5. Enfin, si Mme A, qui n'a présenté aucune conclusion en ce sens, a entendu contester le courrier du 28 août 2023 en tant qu'il rejetterait son recours gracieux du 26 juin 2023 demandant à être détachée dans le cadre d'emplois des rédacteurs territoriaux du patrimoine (catégorie B) et non plus dans celui des adjoints territoriaux du patrimoine (catégorie C) et sollicitant la régularisation de sa situation professionnelle, notamment le versement des sommes dues en application de son intégration en catégorie B (traitement, primes et indemnités) retenues depuis le mois d'avril 2023, il résulte de ce qui a été dit ci-dessus que pour le moment, Mme A n'a pas été être détachée, pour raisons de santé, dans le cadre d'emploi des adjoints territoriaux du patrimoine (catégorie C). Sa requête est donc prématurée sur ce point. Au surplus, Mme A n'invoque aucun moyen de droit à l'appui de sa demande tendant à être intégrée dans le grade des rédacteurs territoriaux du patrimoine (catégorie B). Enfin, si Mme A a pu constater à lecture de ses bulletins de salaire qu'une décision irrégulière aurait été prise de retenir certaines primes qui lui sont acquises tant que l'arrêté d'intégration n°2022-0561 du 28 février 2022 n'a pas été retiré, cette dernière n'a pas présenté de conclusions tendant à l'annulation du courrier du 28 août 2023 en tant qu'il rejetterait son recours gracieux du 26 juin 2023 sur ce point. Par ailleurs, l'illégalité de la décision ne résulterait pas de la mise en œuvre de l'article L. 826-4, alinéa premier, du code général de la fonction publique. Aucun des moyens présentés par la requérante et visés dans la requête n'est opérant ou fondé à l'encontre de la décision matérialisée par les bulletins de salaire de retenir ses primes et indemnités dues en application de son arrêté d'intégration.

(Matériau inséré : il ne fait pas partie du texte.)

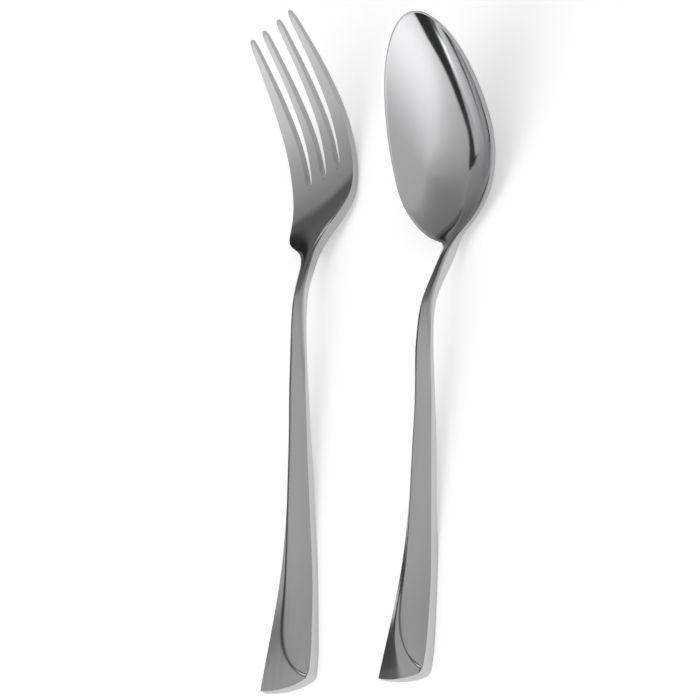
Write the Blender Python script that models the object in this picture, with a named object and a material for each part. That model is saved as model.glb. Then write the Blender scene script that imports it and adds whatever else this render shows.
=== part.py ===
"""A fork and a tablespoon of one cutlery pattern, lying face up side by side.

Each piece is one closed stamped solid, drawn from the broad end of its handle.
The part's frame has +Y toward the tines and the bowl, +X to the right and +Z up.
Its origin is the middle of the set on the surface that both pieces lie on.
"""

import math

import bmesh
import bpy
from mathutils import Matrix

MM = 0.001

# Middle of the set, measured from the middle of the fork's broad end.
SET_MIDDLE_X = 36.716
SET_MIDDLE_Y = 90.385

# Both handles: one pattern with a panel that sweeps to the right-hand corner.
END_SLANT = 0.27
END_BULGE = 0.0116
END_SET_BACK = -1.3
END_FADE = 40.0
CORNER_RADIUS = 3.2
CORNER_SET_BACK = 1.1
LEFT_SPREAD = 1.5
END_TUCK = 1.0
END_TUCK_LENGTH = 9.0
STEP_FALL = 0.28
STEP_RUN = 0.35
SWEEP_START = 104.0
SWEEP_INSET_NECK = 0.85
SWEEP_NEAR_END_AT = 26.0
SWEEP_NEAR_END = -4.3
SWEEP_POWER = 3.0
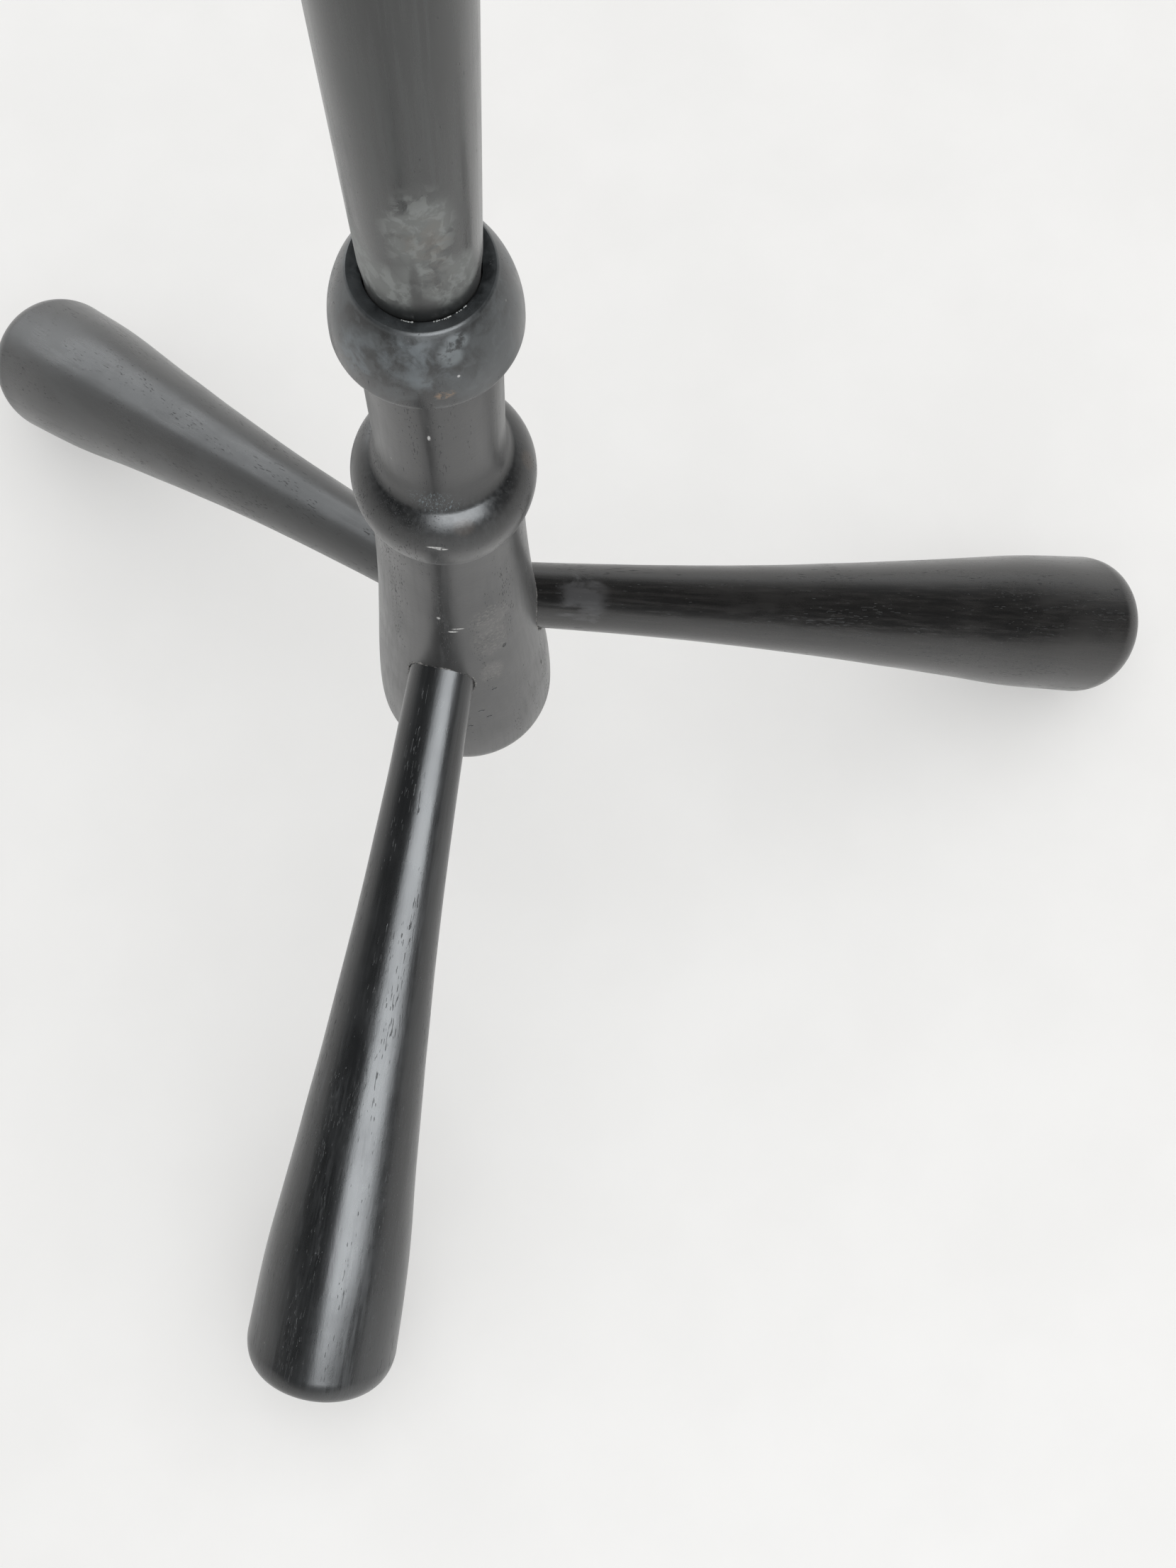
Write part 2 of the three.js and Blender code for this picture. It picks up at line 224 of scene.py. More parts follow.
def place(piece, matrix):
    """Puts a piece that is drawn round the origin where it belongs."""
    piece.matrix_world = matrix


def on_axis(piece):
    place(piece, Matrix.Translation(AXIS))


def subtract(piece, cutters):
    """Cuts other meshes out of a piece, and removes the cutters."""
    for cutter in cutters:
        modifier = piece.modifiers.new("cut", "BOOLEAN")
        modifier.operation = "DIFFERENCE"
        modifier.solver = "EXACT"
        modifier.object = cutter
    bpy.context.view_layer.update()
    graph = bpy.context.evaluated_depsgraph_get()
    data = bpy.data.meshes.new_from_object(piece.evaluated_get(graph))
    piece.modifiers.clear()
    piece.data = data
    for cutter in cutters:
        bpy.data.objects.remove(cutter)
    shade(piece)


def settle(piece):
    """Keeps where each point lies in the piece's own frame, then moves the mesh to its place."""
    data = piece.data
    places = np.empty(3 * len(data.vertices), dtype=np.float32)
    data.vertices.foreach_get("co", places)
    own_place = data.attributes.new("own_place", "FLOAT_VECTOR", "POINT")
    own_place.data.foreach_set("vector", places)
    data.transform(piece.matrix_world)
    piece.matrix_world = Matrix()


def unsettle(piece, amount, frequency):
    """Gives a turned surface the faint unevenness of hand finishing."""
    for vertex in piece.data.vertices:
        outward = Vector((vertex.co.x, vertex.co.y, 0))
        if outward.length > 14 * MM:
            vertex.co += outward.normalized() * noise.noise(vertex.co * frequency) * amount


def chip(hole, depth):
    """Breaks the edge of a hole: mostly tight, with small chips here and there."""
    for vertex in hole.data.vertices:
        outward = Vector((vertex.co.x, vertex.co.y, 0))
        if outward.length > LEG_THIN_RADIUS:
            ragged = 0.5 * noise.noise(vertex.co * 420) + 0.5 * noise.noise(vertex.co * 1300)
            vertex.co += outward.normalized() * (0.15 * MM + depth * max(0, ragged) ** 1.2)


def dress(piece, material, body, slot, *nodes):
    """Gives a piece its material and its body, and hides the CAD nodes that it stands for. The slot argument
    is not used.
    """
    if not piece.data.materials:
        piece.data.materials.append(material)
    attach(piece, body)
    if nodes:
        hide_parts(*nodes)


# ---------------------------------------------------------------------------
# Materials
# ---------------------------------------------------------------------------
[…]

6. La requête de Mme A ne peut qu'être rejetée en application des dispositions du 4° de l'article 222-1 du code de justice administrative.

ORDONNE :

Article 1er : La requête de Mme A est rejetée.

Article 2 : La présente ordonnance sera notifiée à Mme A et à la Ville d'Annecy.

Fait à Grenoble le 20 octobre 2023.

Le président de la 6ème Chambre,

C.Vial-Pailler

La République mande et ordonne au préfet de la Haute-Savoie en ce qui le concerne et à tous commissaires de justice à ce requis en ce qui concerne les voies de droit commun contre les parties privées, de pourvoir à l'exécution de la présente décision.